Even after leads have successfully converted into customers, they can be converted into promoters of your brand.

Inbound methodology, close
  • Dynamic and Actionable Content that is personalized for each customer such as personal e-mails, product recommendations based on previous purchases, and special offers.
  • Active Customer Support by actively engaging with the customer about their experience with your service, preemptively offering assistance before they ask for it, etc.
  • Social Engagement Campaigns to encourage customers to share and promote your content on their social channels.

How You Build a Smart Inbound Marketing Strategy

Building an effective strategy for your inbound marketing strategy involves the following:

Create SMART Goals

The first step of your inbound strategy necessitates setting your business’s goals: deciding where you are at present, where you need to go, and mapping out how you’re going to go there. The SMART framework can help define goals which are:

  • Specific: Definite goals that clearly define what needs to be achieved, who will achieve it, how they will be achieved and when they will be achieved.
  • Measurable: Define the metrics that will be used to track the progress of each goal.
  • Attainable: Goals that fall within the capabilities of the business
  • Relevant: Goals that are relevant to the final objectives of the business
  • Timely: Goals that can be achieved within a given time frame.

Define Your Buyer Personas

Buyer personas are a fictional representation of your ideal customers. By defining your “ideal customers”, you’ll be able to know who you’re marketing to and how your business product or service can help them.

Each of these personas vary in their interests, pain-points, behaviors and priorities; and it is important to understand each and every one of them in order to be able to craft marketing content that will truly resonate with your customer base.

Select Your Keywords

Once you have identified your buyer personas and identified why they’ll need your service or product, you’ll need to know how they can find you through search engines: that is, you’ll need to figure out what keywords they’re using to search for services or products similar to yours. Through keyword research using tools like Google’s Keyword Planner or HubSpot, you can narrow down a list of short-tail and long-tail keywords that you’ll need to craft your content around.

Content Mapping

Now, it’s now to develop a content strategy that’s mapped to the sales funnel. Content mapping is essentially the core of inbound marketing, which is delivering the right content at the right time at the right place. To do that, marketers need to segment their content marketing to target leads depending on where they’re on the sales funnel; that is:

  • Top of the Funnel: Also known as the Awareness stage, where strangers find you as a source of information, education and knowledge.
  • Middle of the Funnel: Also known as the Consideration stage, the content at this point should seek to position the brand as an authority within their niche, leading the customers to trust them above other competitors.
  • Bottom of the Funnel: Also known as the Decision stage, the content should target leads who are on the verge of using your service or product.

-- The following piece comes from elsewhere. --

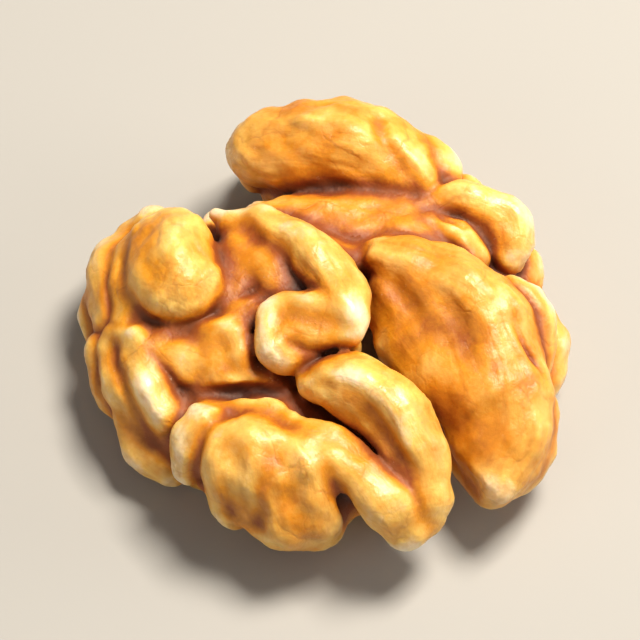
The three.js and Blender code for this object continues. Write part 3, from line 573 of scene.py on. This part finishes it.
# Each point learns the fold that it lies on, how far along that fold it is, and where round its middle
# line. The marks of each fold are shifted, so that no two folds have the same wrinkles.
SHIFT_ALONG = 7.3
SHIFT_AROUND = 3.1
place = low + GRID * points
warped = np.stack([sample(grid, points) for grid in (WX, WY, WZ)], 1)
fold_of = owner[tuple(np.round(points).astype(int).T)]
along = np.zeros(len(points))
around = np.zeros((len(points), 3))
for n in np.unique(fold_of):
    mine = np.flatnonzero(fold_of == n)
    line = growth[n][1]
    p = warped[mine]
    best = np.full(len(mine), 1e9)
    start = 0.0
    for a, b in zip(line[:-1], line[1:]):
        u = (b - a)[:3]
        length = np.linalg.norm(u)
        t = np.clip((p - a[:3]) @ u / max(length ** 2, 1e-9), 0, 1)
        off = p - a[:3] - t[:, None] * u
        far = np.linalg.norm(off, axis=1)
        closer = far < best
        best[closer] = far[closer]
        along[mine[closer]] = start + t[closer] * length
        around[mine[closer]] = off[closer]
        start += length
    along[mine] += SHIFT_ALONG * n
    around[mine] += SHIFT_AROUND * n

# The skin's relief, heights in mm: broad and small lumps, and wrinkles that run lengthwise on each fold.
# The wrinkles fade out in patches, and where two folds meet.
BROAD_LUMP, BROAD_LENGTH = 0.10, 3.0
SMALL_LUMP, SMALL_LENGTH = 0.055, 1.5
WRINKLE_DEPTH, WRINKLE_LENGTH, WRINKLE_WIDTH = 0.10, 2.6, 0.30
GRAIN_HEIGHT, GRAIN_LENGTH = 0.02, 0.9
STRETCH = 0.17
MEETING_WIDTH = 0.8
PATCH_LENGTH = 5.0
slope = slope_at(points)
outward = slope / np.maximum(np.linalg.norm(slope, axis=1), 1e-9)[:, None]
lumps = BROAD_LUMP * unrest(31, 9, BROAD_LENGTH, *place.T)
lumps = lumps + SMALL_LUMP * unrest(32, 9, SMALL_LENGTH, *place.T)
stretched = around + STRETCH * along[:, None]
wrinkles = np.exp(-(unrest(41, 12, WRINKLE_LENGTH, *stretched.T) / WRINKLE_WIDTH) ** 2)
own = np.clip(sample(second - nearest, points) / MEETING_WIDTH, 0, 1)
fade = own * np.clip(0.5 + 0.7 * unrest(43, 6, PATCH_LENGTH, *place.T), 0, 1)
fine = WRINKLE_DEPTH * wrinkles * fade - GRAIN_HEIGHT * own * unrest(42, 9, GRAIN_LENGTH, *stretched.T)
place = place + (lumps - fine)[:, None] * outward


def blur(grid, reach):
    """The grid's running mean over 2 * reach + 1 nodes each way, taken three times."""
    out = grid.astype(float)
    wide = 2 * reach + 1
    for axis in (0, 1, 2) * 3:
        padded = np.pad(out, [(reach + 1, reach) if k == axis else (0, 0) for k in range(3)], mode="edge")
        sums = np.cumsum(padded, axis=axis)
        after = np.take(sums, range(wide, sums.shape[axis]), axis=axis)
        before = np.take(sums, range(0, sums.shape[axis] - wide), axis=axis)
        out = (after - before) / wide
    return out


# How much solid lies round each point tells a crease from a crest, near by and further off. The skin's
# colour uses it to paint shade into the creases and hollows and a highlight onto the crests.
NEAR_BY = 3
FURTHER_OFF = 9
crease = sample(blur(inside, NEAR_BY), points)
hollow = sample(blur(inside, FURTHER_OFF), points)

# The mesh, in metres: middle at the origin, and flat where it rests.
MM = 0.001
place[:, 0] -= MIDDLE[0]
place[:, 1] -= MIDDLE[1]
place[:, 2] = np.maximum(place[:, 2] - REST_LEVEL, 0)
kernel_mesh = bpy.data.meshes.new("walnut_kernel")
kernel_mesh.vertices.add(len(place))
kernel_mesh.vertices.foreach_set("co", (place * MM).ravel())
kernel_mesh.loops.add(quads.size)
kernel_mesh.loops.foreach_set("vertex_index", quads.ravel())
kernel_mesh.polygons.add(len(quads))
kernel_mesh.polygons.foreach_set("loop_start", np.arange(0, quads.size, 4))
kernel_mesh.polygons.foreach_set("use_smooth", np.ones(len(quads), bool))
kernel_mesh.update(calc_edges=True)
for name, values in (("crease", crease), ("hollow", hollow), ("along", along * MM), ("own", own)):
    kernel_mesh.attributes.new(name, "FLOAT", "POINT").data.foreach_set("value", values)
around_mark = kernel_mesh.attributes.new("around", "FLOAT_VECTOR", "POINT")
around_mark.data.foreach_set("vector", (around * MM).ravel())
kernel = bpy.data.objects.new("walnut_kernel", kernel_mesh)
scene.collection.objects.link(kernel)

# The skin: a thin papery film, orange, painted paler and golden on the crests as a highlight and painted
# dark brown in the creases as shade, with fine veins, specks and wrinkles and a faint oily sheen. The
# flesh under it lets some light through.
skin = bpy.data.materials.new("walnut_skin")
skin.use_nodes = True
tree = skin.node_tree
shader = tree.nodes["Principled BSDF"]
shader.inputs["Specular IOR Level"].default_value = 0.65
shader.inputs["Specular Tint"].default_value = (1.0, 0.94, 0.84, 1)
shader.inputs["Subsurface Weight"].default_value = 0.22
shader.inputs["Subsurface Radius"].default_value = (1.0, 0.45, 0.15)
shader.inputs["Subsurface Scale"].default_value = 0.0012


def node(kind, **settings):
    """A node of the skin's tree with its settings and unlinked inputs filled in."""
    made = tree.nodes.new(kind)
    for key, value in settings.items():
        if hasattr(made, key):
            setattr(made, key, value)
        else:
            made.inputs[key.replace("_", " ")].default_value = value
    return made


def link(source, target):
    """One socket of the skin's tree feeds another."""
    tree.links.new(source, target)


def ramp(source, *stops):
    """A colour ramp over a value, from (place, colour) stops."""
    made = tree.nodes.new("ShaderNodeValToRGB")
    band = made.color_ramp
    while len(band.elements) < len(stops):
        band.elements.new(0.5)
    for element, (place_on, colour) in zip(band.elements, stops):
        element.position = place_on
        element.color = colour if len(colour) == 4 else (*colour, 1)
    link(source, made.inputs["Fac"])
    return made.outputs["Color"]


def mix(kind, share, first, second):
    """Two colours mixed in the named way; share is a number or an output."""
    made = tree.nodes.new("ShaderNodeMix")
    made.data_type = "RGBA"
    made.blend_type = kind
    if isinstance(share, (int, float)):
        made.inputs["Factor"].default_value = share
    else:
        link(share, made.inputs["Factor"])
    for socket, value in ((made.inputs[6], first), (made.inputs[7], second)):
        if isinstance(value, tuple):
            socket.default_value = (*value, 1)
        else:
            link(value, socket)
    return made.outputs[2]


def worked_out(kind, first, second):
    """Two numbers or outputs worked out together in the named way."""
    made = tree.nodes.new("ShaderNodeMath")
    made.operation = kind
    for socket, value in zip(made.inputs, (first, second)):
        if isinstance(value, (int, float)):
            socket.default_value = value
        else:
            link(value, socket)
    return made.outputs[0]


def noise(scale, detail=3.0, roughness=0.55):
    """A noise over the kernel, its scale in patches per metre."""
    made = node("ShaderNodeTexNoise", Scale=scale, Detail=detail, Roughness=roughness)
    link(where, made.inputs["Vector"])
    return made.outputs["Fac"]


where = tree.nodes.new("ShaderNodeTexCoord").outputs["Object"]
crease_depth = node("ShaderNodeAttribute", attribute_name="crease").outputs["Fac"]
hollow_depth = node("ShaderNodeAttribute", attribute_name="hollow").outputs["Fac"]

# Colour by depth in the folds, unsettled by blotches so that no band runs evenly: a painted highlight
# makes the crests pale, the slopes are orange, and painted shade turns the creases dark brown.
blotches = worked_out("MULTIPLY", worked_out("SUBTRACT", noise(260.0, 4.0, 0.6), 0.5), 0.17)
mottle = worked_out("MULTIPLY", worked_out("SUBTRACT", noise(1100.0, 4.0, 0.65), 0.5), 0.11)
depth = worked_out("ADD", crease_depth, worked_out("ADD", blotches, mottle))
# Painted highlight at the low end of the ramp and painted shade at the high end.
base = ramp(
    depth,
    (0.31, (0.96, 0.79, 0.52)),
    (0.392, (0.87, 0.52, 0.115)),
    (0.472, (0.72, 0.272, 0.008)),
    (0.57, (0.33, 0.07, 0.002)),
    (0.74, (0.08, 0.012, 0.001)),
)
# Painted shade: the deep hollows, with much solid round them further off, are darkened further.
painted_hollow_shade = ramp(hollow_depth, (0.54, (1, 1, 1)), (0.80, (0.62, 0.45, 0.32)))
base = mix("MULTIPLY", 0.65, base, painted_hollow_shade)

# Broad patches of paler and redder skin.
patches = ramp(noise(95.0, 2.0, 0.5), (0.36, (1.06, 1.10, 1.18)), (0.62, (0.93, 0.84, 0.74)))
base = mix("MULTIPLY", 0.75, base, patches)

# Streaks: the skin dries in faint darker lines that run lengthwise on each fold.
wrinkle = tree.nodes.new("ShaderNodeTexNoise")
wrinkle.noise_dimensions = "4D"
wrinkle.inputs["Scale"].default_value = 1500.0
wrinkle.inputs["Detail"].default_value = 3.0
link(node("ShaderNodeAttribute", attribute_name="around").outputs["Vector"], wrinkle.inputs["Vector"])
lengthwise = node("ShaderNodeAttribute", attribute_name="along").outputs["Fac"]
link(worked_out("MULTIPLY", lengthwise, 0.22), wrinkle.inputs["W"])
own_part = node("ShaderNodeAttribute", attribute_name="own").outputs["Fac"]
streaks = ramp(wrinkle.outputs["Fac"], (0.36, (0.74, 0.60, 0.42)), (0.58, (1.06, 1.06, 1.08)))
base = mix("MULTIPLY", worked_out("MULTIPLY", own_part, 0.55), base, streaks)

# Veins: a net of thin brown lines that branch over the skin.
bent = node("ShaderNodeVectorMath", operation="ADD")
drift = node("ShaderNodeTexNoise", Scale=240.0, Detail=3.0, Roughness=0.6)
link(where, drift.inputs["Vector"])
pull = node("ShaderNodeVectorMath", operation="SCALE", Scale=0.0042)
link(drift.outputs["Color"], pull.inputs[0])
link(where, bent.inputs[0])
link(pull.outputs[0], bent.inputs[1])
vein_nets = []
VEINS = [
    # meshes per metre, width, strength
    (170.0, 0.030, 0.30),
    (390.0, 0.05, 0.16),
]
for mesh_count, width, strength in VEINS:
    net = node("ShaderNodeTexVoronoi", feature="DISTANCE_TO_EDGE", Scale=mesh_count)
    link(bent.outputs[0], net.inputs["Vector"])
    vein_nets.append(ramp(net.outputs["Distance"], (0.0, (strength,) * 3), (width, (0, 0, 0))))
veins = mix("ADD", 1.0, vein_nets[0], vein_nets[1])
faded = mix("MULTIPLY", 1.0, veins, ramp(noise(330.0, 2.0), (0.40, (0, 0, 0)), (0.62, (1, 1, 1))))
base = mix("MULTIPLY", faded, base, (0.60, 0.40, 0.25))

# Specks: dark pores that gather here and there, and a few pale scuffs.
pores = ramp(noise(2300.0, 4.0, 0.7), (0.27, (1, 1, 1)), (0.36, (0, 0, 0)))
gathered = ramp(noise(300.0, 2.0), (0.46, (0, 0, 0)), (0.62, (1, 1, 1)))
pores = mix("MULTIPLY", 1.0, pores, gathered)
base = mix("MULTIPLY", worked_out("MULTIPLY", pores, 0.5), base, (0.50, 0.30, 0.16))
scuffs = ramp(noise(1500.0, 4.0, 0.7), (0.66, (0, 0, 0)), (0.74, (1, 1, 1)))
base = mix("SCREEN", worked_out("MULTIPLY", scuffs, 0.25), base, (0.75, 0.55, 0.33))
link(base, shader.inputs["Base Color"])

# Gloss: smoother on the crests that rub against each other, duller in the creases.
gloss = ramp(
    worked_out("ADD", depth, worked_out("MULTIPLY", noise(900.0, 3.0), 0.14)),
    (0.42, (0.34,) * 3),
    (0.66, (0.62,) * 3),
)
link(gloss, shader.inputs["Roughness"])

# Fine relief: the streaks stand a little proud, the veins lie a little low, and the skin has a grain.
grain = noise(2400.0, 3.0, 0.6)
drawn = worked_out("MULTIPLY", worked_out("MULTIPLY", wrinkle.outputs["Fac"], own_part), 0.8)
relief = worked_out("ADD", drawn, worked_out("MULTIPLY", grain, 0.35))
relief = worked_out("SUBTRACT", relief, worked_out("MULTIPLY", faded, 0.5))
bump = node("ShaderNodeBump", Strength=0.7, Distance=0.00018)
link(relief, bump.inputs["Height"])
link(bump.outputs["Normal"], shader.inputs["Normal"])
kernel_mesh.materials.append(skin)

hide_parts("kernel")
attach(kernel, "root")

Choose a CRM That Aligns With Your Inbound Needs

The next step would be to choose a CRM will allow you to implement your inbound strategy through intelligent automation.

CRM

Your CRM should include a number of capabilities such as lead generation, lead nurturing, e-mail marketing, competitor analysis, sales tracking and forecasting, and many others.

Develop Your Lead Nurturing Strategy

As we’ve said before, no two leads are the same. Some leads take longer than others to reach sales-readiness than others. Your lead nurturing strategy should proactively work to provide your leads with content that is pertinent to their position in the sales funnel. If any conversion paths seem to be stalling – usually due to a lack of information or relevant content – your strategy should encourage users to re-engage with you through strategically timed content offers, e-mail reminders or follow-ups. Once your leads have reached the bottom of the funnel, they are ready to be handed over to your sales team.

Aligning Marketing and Sales

In most businesses, marketing and sales teams often tend to work separately since their perspectives vary in terms of their goals: generating leads and generating sales, respectively. However, this disconnect can actually harm the marketing process since a lot of pertinent information from both teams can be lost. Bridging this disconnect can have a lot of benefits including, shorter sale cycles, lower market entry costs and sales costs and increased revenue.

Aligning Marketing and Sales

This can be done by involving sales in the marketing process, to benefit from insights they have gained through interactions with the customer-base. Give the sales team direct access to prospective leads through social media engagements, thereby potentially reducing the conversion time, resulting in a quick sale.

Big Data and Inbound Marketing

One of core facets of inbound marketing is that it’s a long-term marketing methodology is contingent on constantly tracking and analyzing outcomes, and then modifying strategies to produce better outcomes. In other words, inbound marketing relies on intelligent interpretations of data: massive amounts of data that are collected throughout the lifecycle of the campaign then filtered through artificial intelligence tools.

Big Data Marketing, articifial intelligence

Leaving the interpretation of this influx of user data, analytical outputs and numbers solely to intuition and probabilities could lend itself to a lot of trial and error, and decreased Marketing ROI. This, therefore, necessitates a precise, scientific means of interpreting and exploiting this data, we could remove the element of guesswork and probabilities, right? And so there is: intelligence marketing.

By using precise formulas to define campaign outcomes, marketers can ensure that the inbound marketing efforts are functioning as they should: fulfilling the SMART goals of the campaign.